La tribune des philosophes Philippe Dardot et Haud Guegen accompagnés des sociologues Christian Laval et Pierre Sauvêtre tente de prendre du recul par rapport à la politique macroniste pour révéler sa nature violente. En effet, celle-ci ne serait que la continuité d’un héritage néolibéral aux allures thatchéristes. Le néolibéralisme est souvent perçu comme un pouvoir illimité du marché sans intervention de l’État. Mais la politique néolibérale semble très bien se conduire lorsque l’État assure justement cette liberté totale du marché tout en empêchant le peuple d’intervenir.
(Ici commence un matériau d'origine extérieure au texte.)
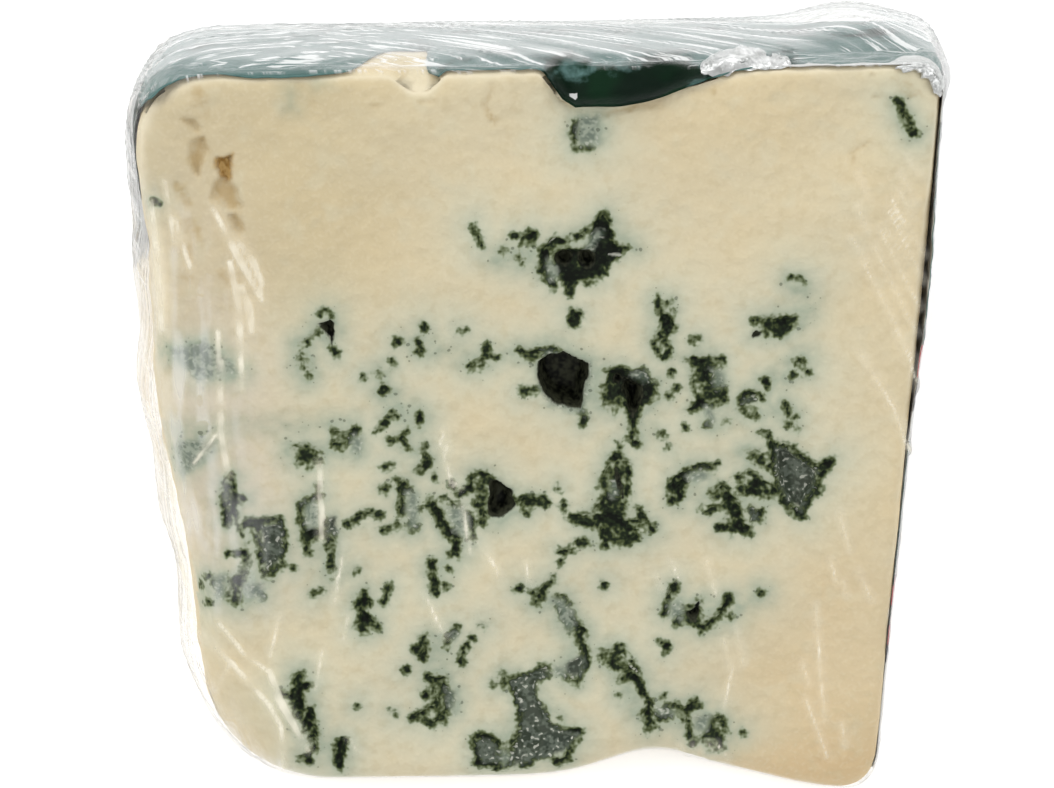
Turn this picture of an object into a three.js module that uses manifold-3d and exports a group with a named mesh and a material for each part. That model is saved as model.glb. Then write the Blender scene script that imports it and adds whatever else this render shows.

Comme l’indique cette tribune, le plus grand ennemi de la finance reste la démocratie. Les inégalités sociales et les revendications des travailleurs sous-payés ou vivant des conditions de travail désastreuses sont des entraves à la liberté totale du marché. Ces contestations sont le terreau de toute démocratie. Elles sont les expressions de contre-pouvoirs qui rappellent au gouvernement que l’humain ne doit pas servir l’économie mais l’inverse. En critiquant les opposants de ses réformes qui seraient des ennemis du progrès, en les qualifiant d’amish ou de factieux, Macron crée de toute pièce des ennemis pour mieux les décrédibiliser. Seulement, si le président français ne veut pas s’embourber dans une situation d’extrême tension, il faudra qu’il fasse le choix du dialogue plutôt que celui d’une censure sociale au profit d’un libre marché sans entraves.
Alors comment mesure t’on le degré de violence politique d’un gouvernement ? Comment évaluer la justice d’une mesure qu’il a prise ? Nous pourrions tenter de résumer la violence politique comme il suit. La violence politique peut se mesurer par sa capacité à améliorer ou à saper les droits humains fondamentaux et leur universalité. L’idéal démocratique incarne ces droits qui donnent la possibilité au respect de la dignité humaine (accès à la santé, à l’éducation, permettre une égalité des chances, une aide aux plus défavorisés). Cet idéal est extrêmement complexe à atteindre et requiert un travail permanent de remise question. Il ne peut se réaliser qu’en agissant pour l’accès à ces droits fondamentaux pour toutes et tous.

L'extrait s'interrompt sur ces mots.